Can you share what storage containers you use? Every time you open the pantry it’s an organizational dream 😍

Rosi Szanyi says:

🌲👍🙏💜🙏 Nice not a Creasy Music and Healthy Cookies make it 🤷‍♀️😉don’t jest look!They Look like Mochis 🙏

anstanch says:

These are amazing! I accidentally omitted the cinnamon but I absolutely love it this way! It is so delicious without it in my opinion but I think that's because I don't like cinnamon and peanut butter. I used honey instead of maple syrup and it was a perfect substitution. Great great recipe!!

Chats Again says:

In a time of utter turmoil….. your cooking videos offer calm. Those ginger cookies look delicious

Kanan Jani says:

These look so yummy. I need to get hold of coconut flour now. Can I use almond flour? Also, what cutting board is that? I love it.

Spiritual Meditations with Stavroula says:

How fabulous to add this beautiful recipe into my own hand written recipe folder entitled, "Will's Amazing GF Ginger cookies" You did it Will by creating a recipe that is GF classy!
Happy New Year to you and your clan.

MikDee Peterson says:

If I flatten them to make ginger snaps, will that change the baking time since they'd be thinner?

Guy Cruls says:

With Earl Grey tea – drool drool – or maybe chai?

Guy Cruls says:

will this work with grated coconut?

Aja B says:

Thanks for this recipe. I use it as a base to improvise – my own version. I made my first batch last week and since then I've been making this every week. It does not last more than 3 days between me and my husband. I made some changes to the recipe. Here's my version. Since we do not use sweet stuff, I omitted the syrup/sugar. Instead of coconut flour, I used almond flour. I used only one tablespoon of olive oil as the nut butter already has its own oil. I used almond/seed nut butter. I heated the milk first, remove it from the stove, and then put in the nut butter to melt it. No need to melt it on the stove as it makes it dry. Yesterday, I added grated coconut and one teaspoon ground flax seeds.
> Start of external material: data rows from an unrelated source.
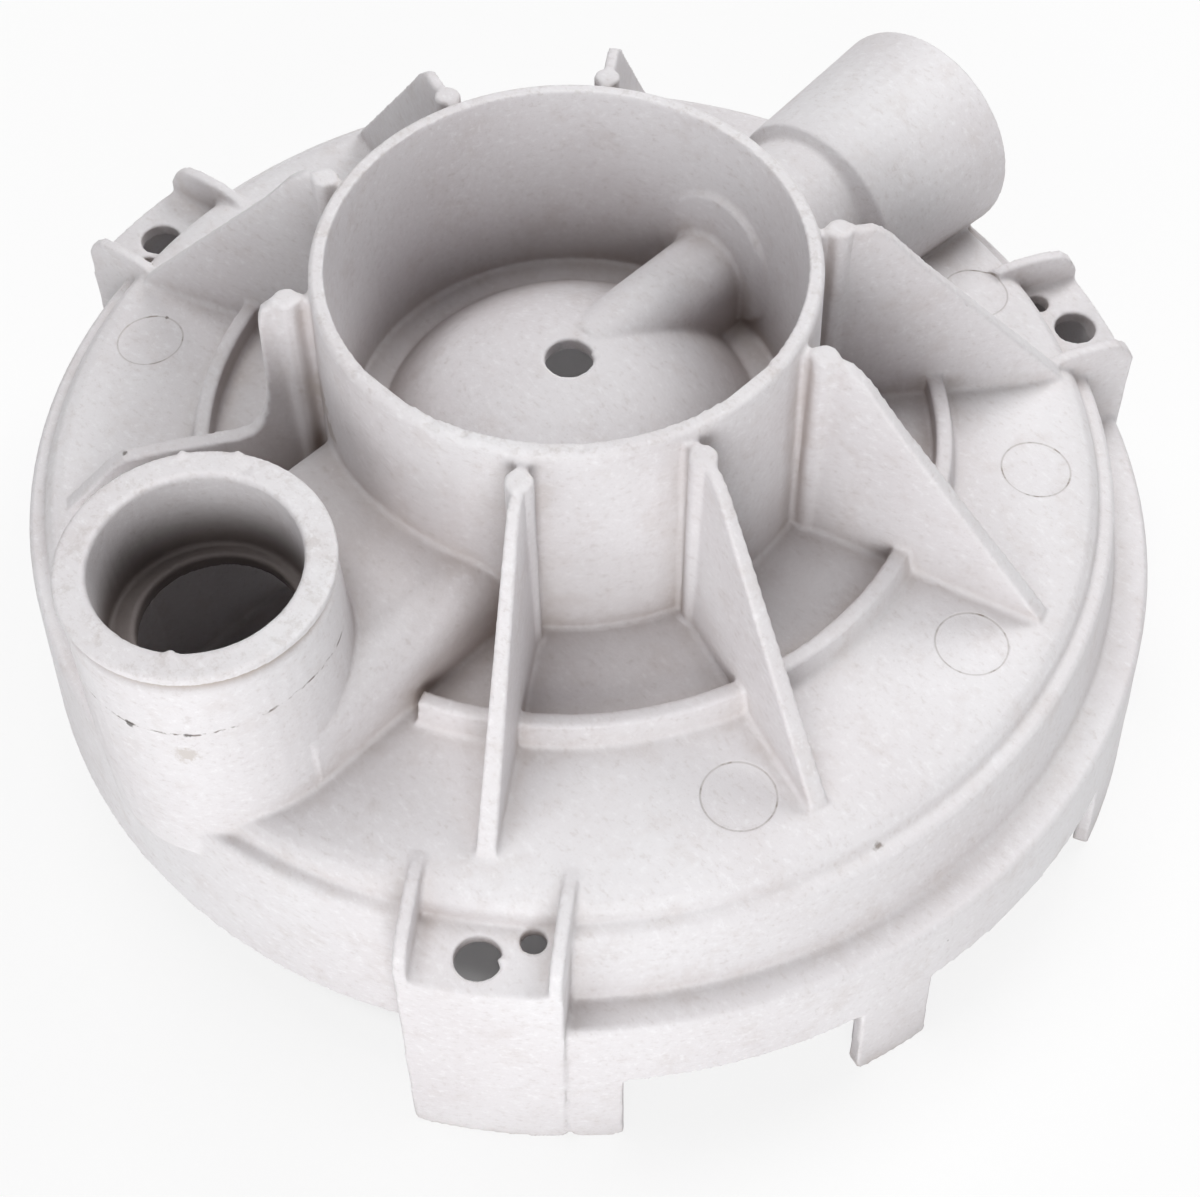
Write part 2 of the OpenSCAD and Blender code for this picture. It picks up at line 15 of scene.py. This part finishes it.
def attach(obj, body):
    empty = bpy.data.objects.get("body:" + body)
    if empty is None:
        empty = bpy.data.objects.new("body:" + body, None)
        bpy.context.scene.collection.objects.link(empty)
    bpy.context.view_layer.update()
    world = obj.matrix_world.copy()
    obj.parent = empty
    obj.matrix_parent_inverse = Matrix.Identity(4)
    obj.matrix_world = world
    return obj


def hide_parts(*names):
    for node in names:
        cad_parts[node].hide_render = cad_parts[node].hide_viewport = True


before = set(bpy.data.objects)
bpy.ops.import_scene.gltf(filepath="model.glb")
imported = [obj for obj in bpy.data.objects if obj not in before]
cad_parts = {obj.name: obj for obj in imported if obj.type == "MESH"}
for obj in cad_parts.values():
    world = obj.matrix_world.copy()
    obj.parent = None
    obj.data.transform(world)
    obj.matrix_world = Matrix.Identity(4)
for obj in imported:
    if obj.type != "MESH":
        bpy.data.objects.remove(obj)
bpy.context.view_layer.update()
MM = 0.001

# %% [markdown]
# The photograph was taken from a raised hand, close to the part, so its lens
# draws the near side clearly larger than the far side. The camera could be
# aimed by eye, but the part's own circles fix it: the neck's rim, the skirt and
# the screw holes only line up from one place. Position and turn are written as
# numbers, and the two edges of the view that follow are its right and its up.

# %% Camera
CAMERA_PLACE_MM = (-177.24, -184.53, 365.70)
VIEW_RIGHT = Vector((0.700385, -0.713734, -0.006699))
VIEW_UP = Vector((0.584770, 0.568401, 0.578761))
LENS_MM = 62.09

lens = bpy.data.cameras.new("photo_lens")
lens.lens, lens.sensor_width, lens.sensor_fit = LENS_MM, 36.0, "AUTO"
lens.clip_start, lens.clip_end = 0.01, 20.0
camera = bpy.data.objects.new("photo_camera", lens)
bpy.context.scene.collection.objects.link(camera)
turn = Matrix((VIEW_RIGHT, VIEW_UP, VIEW_RIGHT.cross(VIEW_UP))).transposed()
camera.matrix_world = Matrix.Translation(Vector(CAMERA_PLACE_MM) * MM) @ turn.to_4x4()
bpy.context.scene.camera = camera
print("camera is", round(camera.location.length / MM), "mm from the origin")

# %% [markdown]
# The housing is one injection moulded piece. Its mould has no sharp edges: every
# outer edge is rounded and every inner corner carries a small fillet. A bevel on
# each edge would do it, but a bevel breaks where thin ribs, pins and walls meet.
# So the whole solid is turned into fine cubes of space and skinned again, which
# melts all edges by the same small amount, and a few rounds of smoothing finish
# them. A last step thins the mesh where it is flat.

# %% Round the moulding
VOXEL_MM = 0.5
MELT_ROUNDS = 3
TRIANGLES = 192_000

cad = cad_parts["valve_body"]
housing = bpy.data.objects.new("housing", cad.data.copy())
bpy.context.scene.collection.objects.link(housing)

work = bmesh.new()
work.from_mesh(housing.data)
bmesh.ops.remove_doubles(work, verts=work.verts, dist=0.001 * MM)

# The duct's rounded shoulders run on into the neck's wall.
SHOULDER_R_MM, SHOULDER_Y_MM, SHOULDER_Z_MM, DUCT_WALL_MM = 8.5, 15.5, 68.8, 3.0
SHOULDER_FROM_MM, SHOULDER_TO_MM = -44.0, -38.4
for side in (-1, 1):
    outline = []
    for radius, order in ((SHOULDER_R_MM, 1), (SHOULDER_R_MM - DUCT_WALL_MM, -1)):
        turns = [math.radians(a) for a in range(0, 73, 6)][::order]
        arc = [(SHOULDER_Y_MM + radius * math.cos(a), SHOULDER_Z_MM + radius * math.sin(a)) for a in turns]
        foot = [(SHOULDER_Y_MM + radius, 59.0)]
        outline += foot + arc if order == 1 else arc + foot
    ends = []
    for x in (SHOULDER_FROM_MM, SHOULDER_TO_MM):
        ends.append([work.verts.new((x * MM, side * y * MM, z * MM)) for y, z in outline])
    work.faces.new(ends[0])
    work.faces.new(ends[1][::-1])
    for i in range(len(outline)):
        j = (i + 1) % len(outline)
        work.faces.new((ends[0][j], ends[0][i], ends[1][i], ends[1][j]))
bmesh.ops.recalc_face_normals(work, faces=work.faces)
work.to_mesh(housing.data)
work.free()


def apply_modifiers(piece):
    """Bake the modifiers of a piece into its mesh."""
    graph = bpy.context.evaluated_depsgraph_get()
    made = bpy.data.meshes.new_from_object(piece.evaluated_get(graph))
    piece.modifiers.clear()
    old, piece.data = piece.data, made
    bpy.data.meshes.remove(old)


PORT_X_MM = -84.0
GROOVE_Z_MM, GROOVE_W_MM, GROOVE_DEEP_MM = 97.6, 0.9, 1.0
NIBS_AND_CHIPS = [
    ((-100.2, -1.9, 100.6), 0.8, 0.9),
    ((-97.6, -10.9, 100.6), 0.8, 0.7),
    ((-71.5, 18.6, 100.4), 0.7, 0.6),
    ((-65.0, 12.0, 100.4), 0.7, 0.5),
    ((-66.2, 8.6, 100.4), 0.9, -0.5),
    ((-42.5, 6.9, 108.0), 0.9, -0.5),
    ((-41.9, -10.6, 108.0), 1.2, -0.4),
    ((-40.1, -16.4, 108.0), 0.8, -0.5),
    ((-28.5, -32.3, 108.0), 0.9, -0.5),
    ((43.2, -6.7, 108.0), 0.8, -0.4),
    ((37.6, -22.1, 108.0), 0.9, -0.5),
    ((3.6, -2.9, 81.8), 0.7, 0.8),
    ((-83.9, -67.3, 52.9), 0.8, 0.9),
]

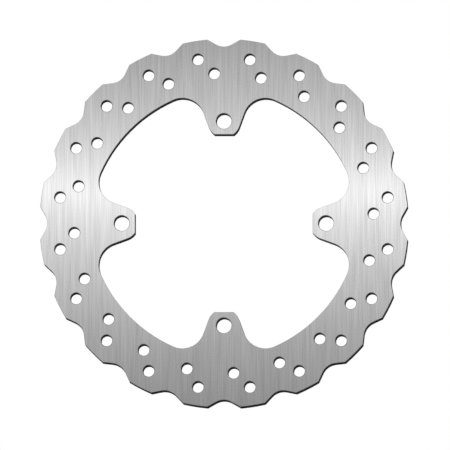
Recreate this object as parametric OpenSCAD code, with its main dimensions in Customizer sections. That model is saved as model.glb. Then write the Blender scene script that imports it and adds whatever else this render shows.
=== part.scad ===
// Solid brake disc for a light off-road motorcycle.
// One flat plate of stainless steel: a braking band with a wavy edge and two rows
// of vent holes, and four legs that reach in from it to the bolts of the hub.
// The disc stands upright. Its axis is Y, its outer face looks along -Y and its
// hub face along +Y. The origin is the disc's centre, halfway through its thickness.

/* [Plate] */
// Diameter across the crests of the wavy edge
disc_d = 240; // [236:1:250]
// Thickness of the plate
disc_t = 4; // [3:0.1:6]
// Width of the braking band where it is narrowest, midway between two legs
band_w = 33.8; // [30:0.2:36]

/* [Wavy edge] */
// Number of hollows round the edge, the same number to each leg
wave_count = 20; // [16:4:24]
// Depth of a hollow below the crests
wave_depth = 5; // [4:0.5:6]
// Radius at the bottom of a hollow
wave_root_r = 10.3; // [8:0.1:11]
// Slope of the straight flanks on each side of a hollow
wave_flank_a = 29.2; // [26:0.2:34]

/* [Windows and legs] */
// Radius of the long arc that bounds each window
window_r = 93.2; // [90:0.2:96]
// Number of legs, with one hub bolt in each
leg_count = 4; // [3:1:6]
// Distance across the ends of two opposite legs
leg_gap_d = 115.6; // [112:0.2:118]
// Radius of a leg's round end about its bolt hole, before it is cut off flat
leg_end_r = 10.7; // [10:0.1:12]
// Angle between a leg's flank and the leg's centre line
leg_flank_a = 20; // [16:1:24]
// Radius that blends a leg's flank into the band
leg_blend_r = 14.6; // [10:0.2:16]

/* [Holes] */
// Diameter of the circle through the hub bolt holes
bolt_circle_d = 133; // [131:0.5:136]
// Diameter of a hub bolt hole
bolt_hole_d = 10; // [8:0.1:11]
// Diameter of a vent hole
vent_hole_d = 7.4; // [6:0.1:8]
// Diameter of the circle through the outer row of vent holes
outer_row_d = 215.8; // [212:0.2:217]
// Diameter of the circle through the inner row of vent holes
inner_row_d = 195.2; // [192:0.2:197]
// Angle from an outer vent hole to its inner one, clockwise seen from the front
inner_row_lag = 5.3; // [4:0.1:6]
// Width of the chamfer at both ends of every hole
hole_chamfer = 0.3; // [0.1:0.1:0.5]

/* [Hidden] */
$fn = 128;

steel = [0.76, 0.76, 0.75];
disc_r = disc_d / 2;
wave_pitch = 360 / wave_count;
leg_pitch = 360 / leg_count;
// How far a cutter runs on past the surface it leaves by
overcut = 1;
// How far curves that should just touch overlap, so that they meet cleanly
touch = 0.001;

// A hollow of the wavy edge, on the +Y axis: a round root, and flanks tangent to it
root_centre = [0, disc_r - wave_depth + wave_root_r];
root_end = root_centre + wave_root_r * [sin(wave_flank_a), -cos(wave_flank_a)];
flank_len = 12;
flank_end = root_end + flank_len * [cos(wave_flank_a), sin(wave_flank_a)];

// The window next to the +X axis: its long arc is struck from beyond the disc's centre
window_shift = window_r - (disc_r - band_w);
window_centre = -window_shift * [cos(leg_pitch / 2), sin(leg_pitch / 2)];

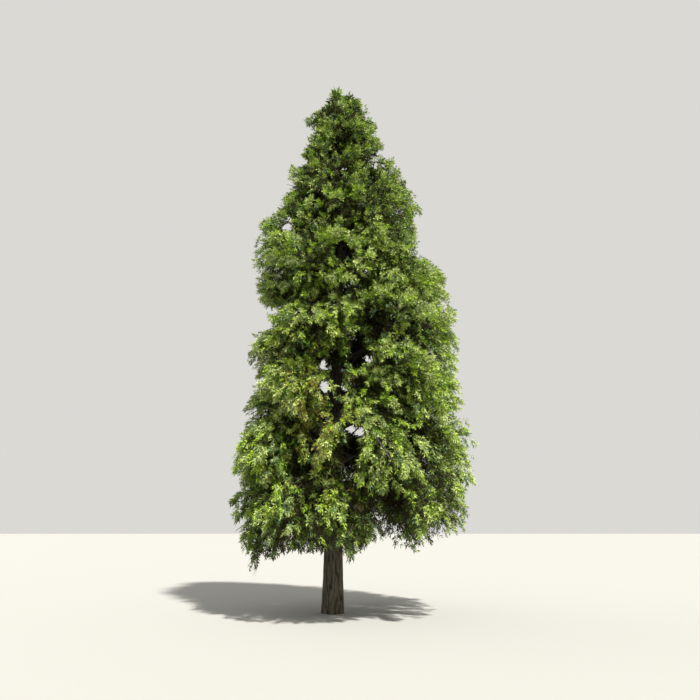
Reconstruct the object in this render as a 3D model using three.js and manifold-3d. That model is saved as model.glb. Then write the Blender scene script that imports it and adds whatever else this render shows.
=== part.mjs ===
// A Himalayan cypress: a whole conifer with a fluted trunk, boughs and hanging masses of flat sprays.
// Millimetres, +Z up. The origin is the middle of the flat cut at ground level, and -Y is the front.
import * as THREE from "three";
import { mergeVertices } from "three/addons/utils/BufferGeometryUtils.js";
import Module from "manifold-3d";

const wasm = await Module();
wasm.setup();

// Trunk
const TREE_HEIGHT = 12600;
const TRUNK_TOP = 11350; // the leader of the top mass goes on from here
const TRUNK_RADIUS = 212; // of the whole tree's cone at the ground, without the flare
const TRUNK_LEAST = 11;
const TAPER_POWER = 1.3;
const FLARE = 14;
const FLARE_HEIGHT = 260;
const SWAY_X = 110;
const SWAY_Y = 60;
const SWAY_POWER = 1.6; // above 1, the trunk sways more in its upper half
const FLUTES = 5;
const FLUTE_SHARE = 0.075; // of the radius, at the ground
const FLUTE_HEIGHT = 1500;
const TRUNK_SIDES = 14;
const TRUNK_RINGS = 15;
const TOUCH = 0.3; // the gap between pieces that touch

// Crown outline, as height, reach to the left (-X) and reach to the right (+X). Reach to the front and the
// back is halfway between them, and there is no foliage where the reach is below 0.
const OUTLINE = [
  [640, 1660, -1620],
  [1150, 1900, 1800],
  [1700, 2020, 2780],
  [2450, 2270, 3040],
  [3000, 2200, 3040],
  [4100, 1970, 2870],
  [4480, 1920, 2830],
  [5940, 2150, 2760],
  [6080, 1500, 2740],
  [6800, 1950, 2640],
  [7050, 2030, 2450],
  [7350, 2080, 2540],
  [7620, 2180, 2400],
  [7990, 2090, 1830],
  [8830, 1980, 2060],
  [9080, 1700, 2030],
  [9220, 1440, 2040],
  [9450, 1400, 2060],
  [9720, 1320, 1620],
  [10380, 1180, 1540],
  [10560, 980, 1480],
  [11200, 760, 1240],
  [11550, 900, 1100],
  [11860, 700, 800],
  [12100, 460, 820],
  [12420, 200, 580],
  [12600, 120, 400],
];

// Each tier of foliage, from the skirt up. height is where its masses end, rise how far they end above their
// root on the trunk, arch how high the limb bows as a share of its length, droop how strongly twigs hang,
// sprays how many each mass has, and phase the first mass's azimuth in degrees, from +X towards +Y.
const TIERS = [
  { height: 1500, count: 5, phase: 187, rise: -650, arch: 0.16, droop: 0.75, sprays: 11, bough: true },
  { height: 2850, count: 5, phase: 4, rise: -350, arch: 0.16, droop: 0.6, sprays: 11, bough: true },
  { height: 4200, count: 5, phase: 172, rise: -50, arch: 0.14, droop: 0.45, sprays: 11, bough: true },
  { height: 5600, count: 4, phase: -24, rise: 300, arch: 0.1, droop: 0.34, sprays: 11 },
  { height: 7000, count: 4, phase: 70, rise: 560, arch: 0.08, droop: 0.26, sprays: 11 },
  { height: 8400, count: 3, phase: 176, rise: 720, arch: 0.06, droop: 0.14, sprays: 11 },
  { height: 9800, count: 4, phase: -4, rise: 760, arch: 0.05, droop: 0.04, sprays: 9 },
  { height: 11050, count: 3, phase: 176, rise: 720, arch: 0.04, droop: -0.08, sprays: 8 },
];
// The steep side limb, whose mass makes the crown's right shoulder
const SIDE = {
  height: 7500,
  count: 1,
  phase: 22,
  rise: 2850,
  arch: 0.1,
  droop: 0.15,
  sprays: 9,
  bough: true,
};
const TIER_SPACING = 1350;
const TOP_WIDE = 850; // half the width of the upright mass on top
const TOP_DEEP = 950; // half its height
const TOP_DROOP = -0.35;
const TOP_SPRAYS = 10;
const ROOT_STEP = 150; // in height between the roots of one tier
const TIP_UNEVEN = 170; // each way, in the height of a mass
const BOUGH_SHARE = 0.36; // of the limb, from the trunk to where the bough enters its mass
const LIMB_BASE = 7; // a limb's root radius is this and its length times LIMB_SLENDER
const LIMB_SLENDER = 0.0155;
const LIMB_TIP = 5;
const BOUGH_SIDES = 6;
const BOUGH_SEGMENTS = 2;
const STEM_SEGMENTS = 3;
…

OMG, IT IS SOOO DELISH – BEST COOKIES I'VE EVER MADE. I cannot thank you enough. Stay safe.

Heart Of Lotus says:

Thank you again! I made them and I love the flavor combination and softness of the cookie. I used 20g of ginger and almond butter, with no sugar on top. I am going to try half almond flour and half coconut flour next time. 🙏

M L says:

These are delicious, thanks Wil!

Cassie N says:

Video: only 7 minutes long

Me: takes an hour to finish video because I couldn’t help but pause and stare in awe at that amazingly organized cabinet

Young Vegan / Old Vegan says:

I made these today and wow, they are so good! ♥♥♥ I will definitely make them again!